Spring Surprises: garden plants of the month for February

Spring might be starting somewhat hesitantly, but with Spring Surprises like hazel, primula, rock cress and Aubrieta, you can actively bring on the season for spending time outdoors.

Early blooming and a second round
Spring Surprises like hazel (Corylus avellana Concorta’), rock cress (Arabis), primula and Aubrieta are perfect for those who can’t wait to bring their garden to life. Not only do they bloom early, but the latter two often provide a second round of flowering later in the year. And hazel offers an attractive green backdrop that changes colour in autumn in order to reveal the decorative twisting branches in winter. So these garden plants don’t just surprise in the spring, but all year round.

Introducing the Spring Surprises

Hazel may be familiar as an Easter decoration, but is not to be sniffed at as a complete plant either. The twisting bare branches are real eyecatchers when the rest of the garden is still bare. It flowers fairly spectacularly on bare wood with yellow festoons packed with flowers. And after flowering it treats you to soft, wavy leaves and – with a bit of luck – some tasty hazelnuts.

Primula is one of the earliest plants to flower in the garden, and quickly and easily offers a big helping of fun, from white and pastels through to hot pink, bright red and deep purple (and sometimes even two colours simultaneously). The sunny heart attracts the first insects of the year, who in turn get the rest of the garden going. This all-rounder can be used in containers, beds and rockeries.

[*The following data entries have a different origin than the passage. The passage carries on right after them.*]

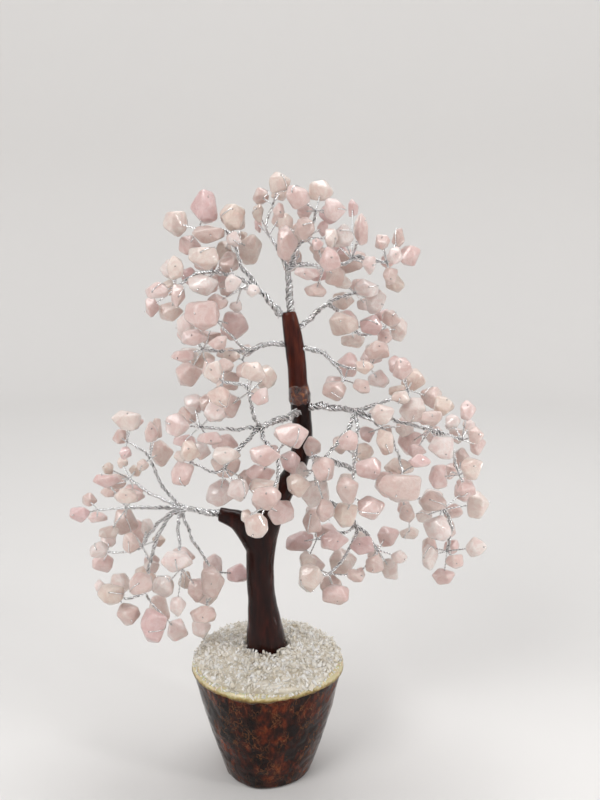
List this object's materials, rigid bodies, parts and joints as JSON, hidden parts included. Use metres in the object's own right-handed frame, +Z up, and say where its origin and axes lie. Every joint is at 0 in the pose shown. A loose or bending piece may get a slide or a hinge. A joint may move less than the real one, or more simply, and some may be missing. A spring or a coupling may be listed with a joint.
{
  "type": "gemstone tree ornament",
  "caption": "Table-top wire tree: tapered bark log, heap of crushed quartz, lacquered trunk, and limbs of twisted wire whose twigs each end in a tumbled rose quartz chip.",
  "frame": {"origin": "centre of the log's flat underside", "axes": "+Z up along the log and trunk; the pictured front faces -Y; +X to the viewer's right"},
  "size_m": [0.2027, 0.1009, 0.2961],
  "materials": {
    "heartwood": "sawn, sealed with varnish",
    "bark": "bark under glossy varnish",
    "glue": "dried clear glue, yellowed",
    "crushed_quartz": "crushed, translucent white",
    "silver_wire": "bright, twisted",
    "brown_lacquer": "high-gloss dark brown lacquer",
    "knuckle_glue": "glossy, amber-brown",
    "rose_quartz": "tumbled, waxy polish, translucent"
  },
  "bodies": {
    "trunk": {"log_heartwood": "heartwood", "log_bark": "bark", "glue_layer": "glue", "quartz_bed": "crushed_quartz", "quartz_grains": "crushed_quartz", "trunk_wire_core": "silver_wire", "lower_trunk_wrap": "brown_lacquer", "upper_trunk_wrap": "brown_lacquer", "knuckle_bead": "knuckle_glue"},
    "crest": {"crest_wires": "silver_wire", "crest_twigs": "silver_wire", "crest_chips": "rose_quartz"},
    "crown_left": {"crown_left_wires": "silver_wire", "crown_left_twigs": "silver_wire", "crown_left_chips": "rose_quartz"},
    "left_upper": {"left_upper_wires": "silver_wire", "left_upper_twigs": "silver_wire", "left_upper_chips": "rose_quartz"},
    "right_upper": {"right_upper_wires": "silver_wire", "right_upper_twigs": "silver_wire", "right_upper_chips": "rose_quartz"},
    "right_small": {"right_small_wires": "silver_wire", "right_small_twigs": "silver_wire", "right_small_chips": "rose_quartz"},
    "left_front": {"left_front_wires": "silver_wire", "left_front_twigs": "silver_wire", "left_front_chips": "rose_quartz"},
    "right_main": {"right_main_wires": "silver_wire", "right_main_twigs": "silver_wire", "right_main_chips": "rose_quartz"},
    "right_low": {"right_low_wires": "silver_wire", "right_low_twigs": "silver_wire", "right_low_chips": "rose_quartz"},
    "right_hanging": {"right_hanging_wires": "silver_wire", "right_hanging_twigs": "silver_wire", "right_hanging_chips": "rose_quartz"},
    "left_low": {"left_low_wires": "silver_wire", "left_low_twigs": "silver_wire", "left_low_chips": "rose_quartz"}
  },
  "joints": [
    {"name": "crest_bend", "type": "hinge", "parent": "trunk", "child": "crest", "pos_m": [0.01201, 0, 0.23483], "axis": [1, 0, 0], "range_deg": [-4, 20]},
    {"name": "crown_left_bend", "type": "hinge", "parent": "trunk", "child": "crown_left", "pos_m": [0.00654, -0.00066, 0.23384], "axis": [0, 0, 1], "range_deg": [-8, 12]},
    {"name": "left_upper_bend", "type": "hinge", "parent": "trunk", "child": "left_upper", "pos_m": [0.00856, -0.00041, 0.21924], "axis": [0, 0, 1], "range_deg": [-10, 10]},
    {"name": "right_upper_bend", "type": "hinge", "parent": "trunk", "child": "right_upper", "pos_m": [0.01594, 0.00245, 0.2262], "axis": [0, 0, 1], "range_deg": [-12, 20]},
    {"name": "right_small_bend", "type": "hinge", "parent": "trunk", "child": "right_small", "pos_m": [0.01847, -0.00125, 0.21724], "axis": [0, 0, 1], "range_deg": [-8, 20]},
    {"name": "left_front_bend", "type": "hinge", "parent": "trunk", "child": "left_front", "pos_m": [0.01528, -0.00455, 0.18755], "axis": [0, 0, 1], "range_deg": [-6, 6]},
    {"name": "right_main_bend", "type": "hinge", "parent": "trunk", "child": "right_main", "pos_m": [0.02128, -0.00177, 0.1897], "axis": [0, 0, 1], "range_deg": [-6, 8]},
    {"name": "right_low_bend", "type": "hinge", "parent": "trunk", "child": "right_low", "pos_m": [0.01962, 0.00292, 0.1642], "axis": [0, 0, 1], "range_deg": [-20, 20]},
    {"name": "right_hanging_bend", "type": "hinge", "parent": "trunk", "child": "right_hanging", "pos_m": [0.01338, 0.00321, 0.1474], "axis": [0, 0, 1], "range_deg": [-20, 20]},
    {"name": "left_low_bend", "type": "hinge", "parent": "trunk", "child": "left_low", "pos_m": [-0.02286, 0, 0.13594], "axis": [0, 0, 1], "range_deg": [-10, 20]}
  ]
}
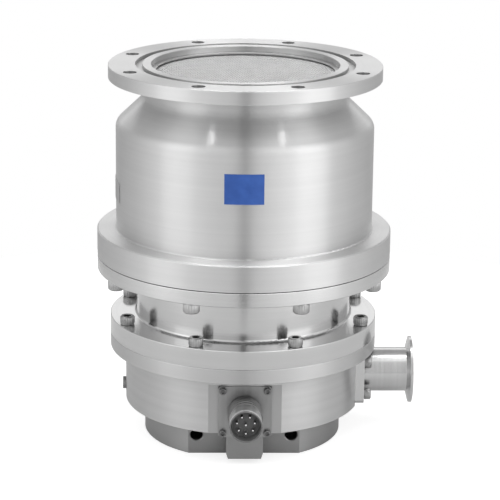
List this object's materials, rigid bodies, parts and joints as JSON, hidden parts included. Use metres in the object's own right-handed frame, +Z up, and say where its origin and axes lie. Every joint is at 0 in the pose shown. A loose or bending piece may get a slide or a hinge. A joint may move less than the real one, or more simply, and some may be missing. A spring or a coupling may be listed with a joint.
{
  "type": "turbomolecular pump",
  "caption": "Upright flanged turbomolecular vacuum pump: screened top inlet, stepped round housing on a necked spool, side exhaust port, front round connector and a levitated bladed rotor.",
  "frame": {"origin": "centre of the foot's underside, on the rotor axis", "axes": "+Z up along the rotor axis to the inlet flange, +X along the exhaust port, -Y along the connector"},
  "size_m": [0.354, 0.3412, 0.418],
  "materials": {
    "casing_steel": "fine turned stainless steel",
    "spool_steel": "bright turned metal",
    "base_aluminium": "satin machined aluminium",
    "screen_wire": "woven stainless wire",
    "spring_steel": "bright spring steel",
    "fastener_steel": "stainless screws",
    "port_steel": "turned stainless steel",
    "seal_rubber": "black moulded rubber",
    "plate_aluminium": "bead-blasted plate",
    "shell_metal": "dull plated shell",
    "insert_plastic": "black moulded resin",
    "pin_metal": "gold-plated contacts",
    "nameplate_foil": "blank satin foil",
    "label_foil": "blank foil label",
    "rotor_aluminium": "milled aluminium",
    "stator_aluminium": "milled aluminium",
    "shaft_steel": "ground steel",
    "magnet_alloy": "plated magnet",
    "core_steel": "stacked laminations",
    "coil_copper": "enamelled copper winding",
    "sensor_resin": "potted coil ring",
    "bearing_steel": "ground bearing steel",
    "ball_ceramic": "polished ceramic"
  },
  "bodies": {
    "housing": {"pump_casing": "casing_steel", "inlet_screen": "screen_wire", "inlet_screen_ring": "spring_steel", "casing_seal": "seal_rubber", "exhaust_spool": "spool_steel", "casing_screws": "fastener_steel", "base_screws": "fastener_steel", "thread_stator": "stator_aluminium", "base_body": "base_aluminium", "base_seal": "seal_rubber", "bottom_cover": "base_aluminium", "cover_gasket": "seal_rubber", "cover_screws": "fastener_steel", "exhaust_port": "port_steel", "exhaust_seal": "seal_rubber", "exhaust_screws": "fastener_steel", "connector_plate": "plate_aluminium", "connector_shell": "shell_metal", "connector_insert": "insert_plastic", "connector_pins": "pin_metal", "connector_screws": "fastener_steel", "wiring_duct": "base_aluminium", "purge_plug": "fastener_steel", "nameplate": "nameplate_foil", "front_label": "label_foil", "spacer_ring_1": "stator_aluminium", "stator_disc_1": "stator_aluminium", "spacer_ring_2": "stator_aluminium", "stator_disc_2": "stator_aluminium", "spacer_ring_3": "stator_aluminium", "stator_disc_3": "stator_aluminium", "spacer_ring_4": "stator_aluminium", "stator_disc_4": "stator_aluminium", "spacer_ring_5": "stator_aluminium", "bearing_column": "stator_aluminium", "column_screws": "fastener_steel", "bearing_plate": "stator_aluminium", "lower_axial_magnet": "core_steel", "upper_axial_magnet": "core_steel", "axial_coils": "coil_copper", "lower_radial_magnet": "core_steel", "lower_radial_coils": "coil_copper", "lower_sensor_ring": "sensor_resin", "upper_radial_magnet": "core_steel", "upper_radial_coils": "coil_copper", "upper_sensor_ring": "sensor_resin", "motor_core": "core_steel", "motor_windings": "coil_copper", "upper_touchdown_outer_ring": "bearing_steel", "lower_touchdown_outer_ring": "bearing_steel"},
    "rotor": {"turbine_rotor": "rotor_aluminium", "rotor_shaft": "shaft_steel", "rotor_screws": "fastener_steel", "thrust_disc": "shaft_steel", "motor_magnet": "magnet_alloy"},
    "upper_touchdown_race": {"upper_touchdown_inner_ring": "bearing_steel"},
    "upper_touchdown_ball_set": {"upper_touchdown_balls": "ball_ceramic"},
    "lower_touchdown_race": {"lower_touchdown_inner_ring": "bearing_steel"},
    "lower_touchdown_ball_set": {"lower_touchdown_balls": "ball_ceramic"}
  },
  "joints": [
    {"name": "rotor_spin", "type": "hinge", "parent": "housing", "child": "rotor", "pos_m": [0, 0, 0.25], "axis": [0, 0, 1], "continuous": true},
    {"name": "upper_race_spin", "type": "hinge", "parent": "housing", "child": "upper_touchdown_race", "pos_m": [0, 0, 0.285], "axis": [0, 0, 1], "continuous": true},
    {"name": "upper_ball_orbit", "type": "hinge", "parent": "housing", "child": "upper_touchdown_ball_set", "pos_m": [0, 0, 0.285], "axis": [0, 0, 1], "continuous": true},
    {"name": "lower_race_spin", "type": "hinge", "parent": "housing", "child": "lower_touchdown_race", "pos_m": [0, 0, 0.051], "axis": [0, 0, 1], "continuous": true},
    {"name": "lower_ball_orbit", "type": "hinge", "parent": "housing", "child": "lower_touchdown_ball_set", "pos_m": [0, 0, 0.051], "axis": [0, 0, 1], "continuous": true}
  ],
  "couplings": [
    {"joint": "upper_ball_orbit", "follows": "upper_race_spin", "ratio": 0.4222},
    {"joint": "lower_ball_orbit", "follows": "lower_race_spin", "ratio": 0.4222}
  ]
}
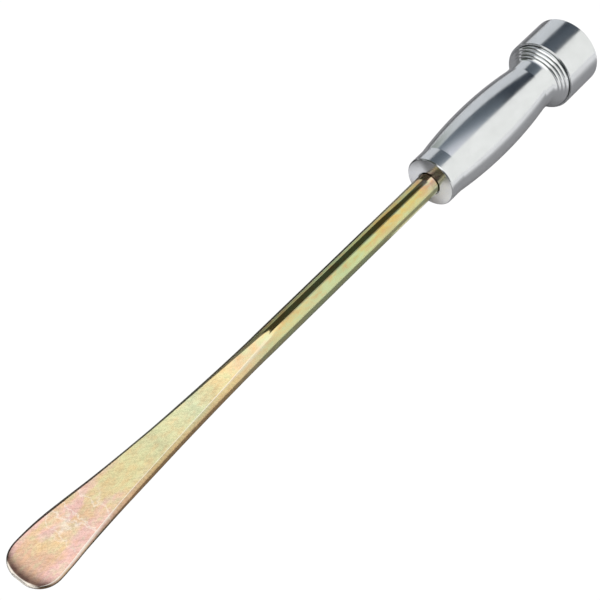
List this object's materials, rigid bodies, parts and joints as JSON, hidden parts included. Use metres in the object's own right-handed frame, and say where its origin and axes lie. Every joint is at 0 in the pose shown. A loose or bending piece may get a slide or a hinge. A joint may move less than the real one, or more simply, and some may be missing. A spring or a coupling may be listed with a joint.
{
  "type": "tyre lever",
  "caption": "Rigid tyre lever: a flat rounded spoon on a plated steel bar, held in a turned aluminium grip whose stepped round head holds a hex socket for an axle nut.",
  "frame": {"origin": "on the tool's axis, halfway along its length", "axes": "+X along the tool from the spoon to the socket head, +Z out of the spoon's working face, +Y across the spoon"},
  "size_m": [0.416, 0.039, 0.039],
  "materials": {
    "yellow_zinc_steel": "yellow-chromate zinc plate over forged steel, iridescent gold to green",
    "turned_aluminium": "fine turned and polished, faint turning lines round the tool",
    "head_aluminium": "fine turned and polished",
    "washer_zinc_steel": "bright zinc plate",
    "bright_zinc_steel": "bright zinc plate"
  },
  "bodies": {
    "root": {"lever_bar": "yellow_zinc_steel", "grip": "turned_aluminium", "socket_head": "head_aluminium", "clamp_washer": "washer_zinc_steel", "lock_nut": "bright_zinc_steel"}
  },
  "joints": []
}
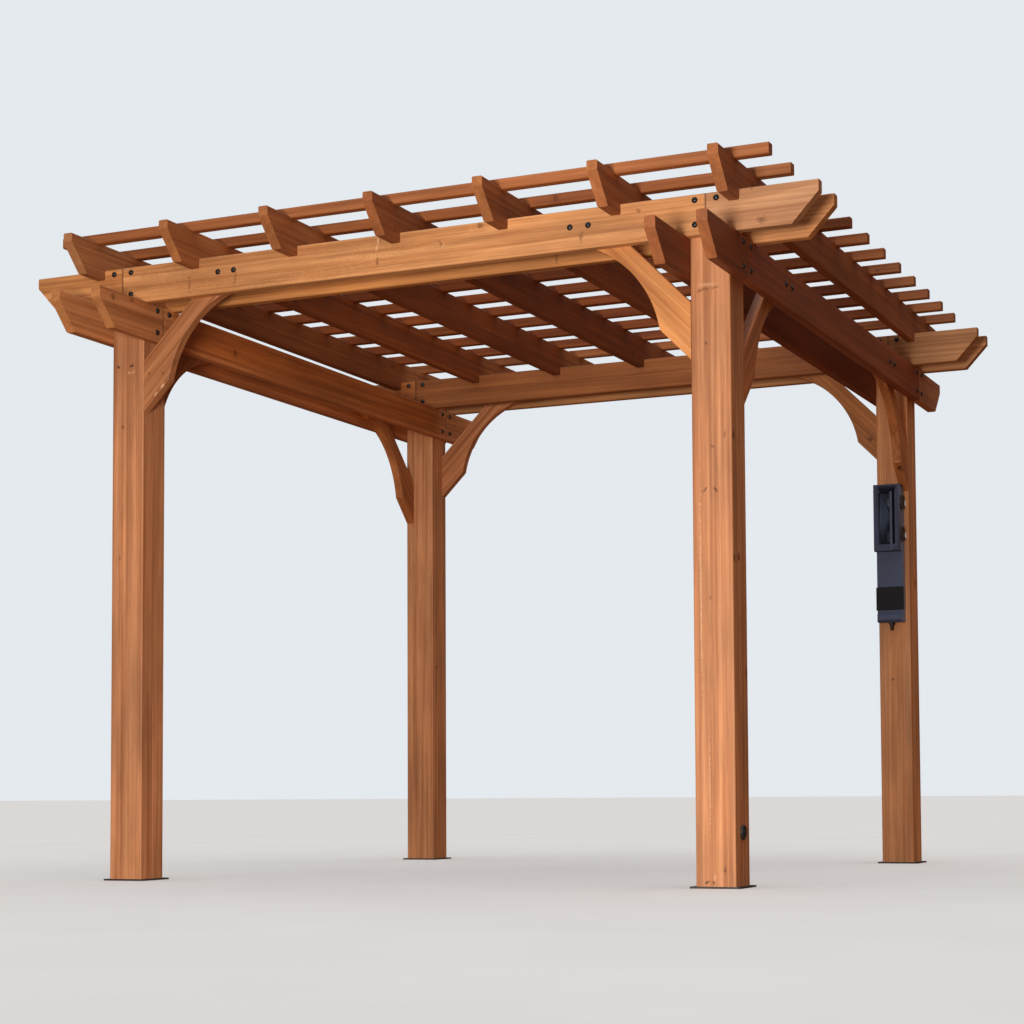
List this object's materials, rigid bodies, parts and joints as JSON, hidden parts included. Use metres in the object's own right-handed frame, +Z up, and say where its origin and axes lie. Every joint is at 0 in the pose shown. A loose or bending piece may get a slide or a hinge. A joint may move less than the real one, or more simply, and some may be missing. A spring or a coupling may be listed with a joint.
{
  "type": "wooden pergola",
  "caption": "Free-standing square timber pergola with doubled beams, notched rafters, roof slats, arched knee braces and a power box on one post.",
  "frame": {"origin": "on the ground, at the middle of the four posts", "axes": "+Z up, +X along the front to the right, +Y from the front to the back"},
  "size_m": [3.122, 3.122, 2.435],
  "materials": {
    "post_timber": "stained, satin",
    "beam_timber": "stained, satin",
    "rafter_timber": "stained, satin",
    "slat_timber": "stained, satin",
    "brace_timber": "stained, satin",
    "foot_plate": "black powder coat",
    "fastener": "black, low gloss",
    "power_box": "slate grey, matt",
    "power_box_lid": "near black",
    "gland": "black rubber",
    "post_cap": "dark grey"
  },
  "bodies": {
    "root": {"left_front_post": "post_timber", "left_front_foot_plate": "foot_plate", "left_front_cross_brace": "brace_timber", "left_front_side_brace": "brace_timber", "right_front_post": "post_timber", "right_front_foot_plate": "foot_plate", "right_front_cross_brace": "brace_timber", "right_front_side_brace": "brace_timber", "left_back_post": "post_timber", "left_back_foot_plate": "foot_plate", "left_back_cross_brace": "brace_timber", "left_back_side_brace": "brace_timber", "right_back_post": "post_timber", "right_back_foot_plate": "foot_plate", "right_back_cross_brace": "brace_timber", "right_back_side_brace": "brace_timber", "front_outer_cross_beam": "beam_timber", "front_inner_cross_beam": "beam_timber", "back_outer_cross_beam": "beam_timber", "back_inner_cross_beam": "beam_timber", "left_outer_side_beam": "beam_timber", "left_inner_side_beam": "beam_timber", "right_outer_side_beam": "beam_timber", "right_inner_side_beam": "beam_timber", "rafter_1": "rafter_timber", "rafter_2": "rafter_timber", "rafter_3": "rafter_timber", "rafter_4": "rafter_timber", "rafter_5": "rafter_timber", "rafter_6": "rafter_timber", "rafter_7": "rafter_timber", "roof_slat_01": "slat_timber", "roof_slat_02": "slat_timber", "roof_slat_03": "slat_timber", "roof_slat_04": "slat_timber", "roof_slat_05": "slat_timber", "roof_slat_06": "slat_timber", "roof_slat_07": "slat_timber", "roof_slat_08": "slat_timber", "roof_slat_09": "slat_timber", "roof_slat_10": "slat_timber", "roof_slat_11": "slat_timber", "roof_slat_12": "slat_timber", "power_box_body": "power_box", "power_box_hood": "power_box", "power_box_lid": "power_box_lid", "power_box_fin": "power_box", "power_box_side_sockets": "power_box", "power_box_gland": "gland", "post_cap": "post_cap"}
  },
  "joints": []
}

Aubrieta is a strong ground-covering plant that also does well in containers. Alongside blue, it also comes in purple, lilac, violet, pink and white. They all like a fairly dry and warm spot, preferably in a rockery, around walls and between paving. Aubrieta stays low and grows sideways.

Rock cress likes to hang over a wall or nestle snugly in a rockery, and once it gets going it creates an attractive thick green carpet with a host of violet and pink flowers. These attract a lot of honeybees, bumblebees and insects: the best way to bring your garden to life in a natural way.

More spring surprises:
• The first blackbird singing its heart out in search of love.
• Waking up and finding that it really is a little bit light already.
• Seeing Nature awakening every day in green tips and new shoots.
• No, your eyes are not deceiving you, the first midges have started dancing.
• The first ducklings bravely paddling after their mother.

Early bloomers
All the Spring Surprises are early bloomers and have their roots in the continent of Europe. Rock cress comes from the Caucasus mountains, primula is an inhabitant of the Alps whilst Aubrieta particularly grows in southern Europe in mountainous regions between rocks and stones. And hazel has been around humans for centuries: not just for the nuts, but also because a host of spiritual properties are attributed to the plant.

Wise hazel
In the symbolism of plants rock cress represents nonchalance, because it survives so casually and effortlessly in difficult places. Primula’s very early flowering means that it symbolises a new beginning, growth and hope. And Aubrieta stands for austerity, since this plant has no need to be pampered. Out of the Spring Surprises, hazel offers the most folk tales. For a dowsing rod, magic wand or protective branches on the roof to ward off witches and other evildoers, hazel is what you need. In the Middle Ages it was one of the three holy trees that could not be cut down. The apple tree was spared for its beauty, the oak for its strength and the hazel for the wisdom that was attributed to it.

Blooming into spring
• All the Spring Surprises like a sunny spot, although they can tolerate some partial shade.
• For all three the soil must be well-draining and plants in containers or tubs need more water than those in beds.
• Give them some space when planting: Aubrieta, primula and rock cress need to be able to develop sideways, and hazel must be able to twist around.
• Hazel needs more food than the two ground-covering plants.
• Prune back rock cress and Aubrieta vigorously after flowering to encourage them to reflower. With primula and hazel only remove dead material. Overpruning will often take away hazel’s curls.

Spring tree!
There’s nothing to stop you from decorating your corkscrew hazel in the garden with ornamental eggs and other spring decorations. It looks great and it doesn’t bother the plant. If you prefer to keep it natural, hazel will style itself with yellow festoons. With their brightly coloured flowers, rock cress and primula are the perfect plants for brightening up dull corners and edges. Aubrieta should be styled ‘on the rocks’ and looks best in conjunction with grey and white stones. If you’re placing them in containers, classic earthenware – preferably slightly faded and weathered – is the best way to create a visual link to the place from which they originate: mountainous regions.

Garden Plant of the Month
Spring Surprises are the Garden Plants for February 2019. The ‘Garden Plant of the Month’ is an initiative from the Flower Council of Holland. Every month the Flower Council works with representatives of the floriculture sector to choose one or more plants which are particularly popular with consumers, or which are not (yet) particularly well-known but which have the potential to do well in the garden, on the patio or on the balcony.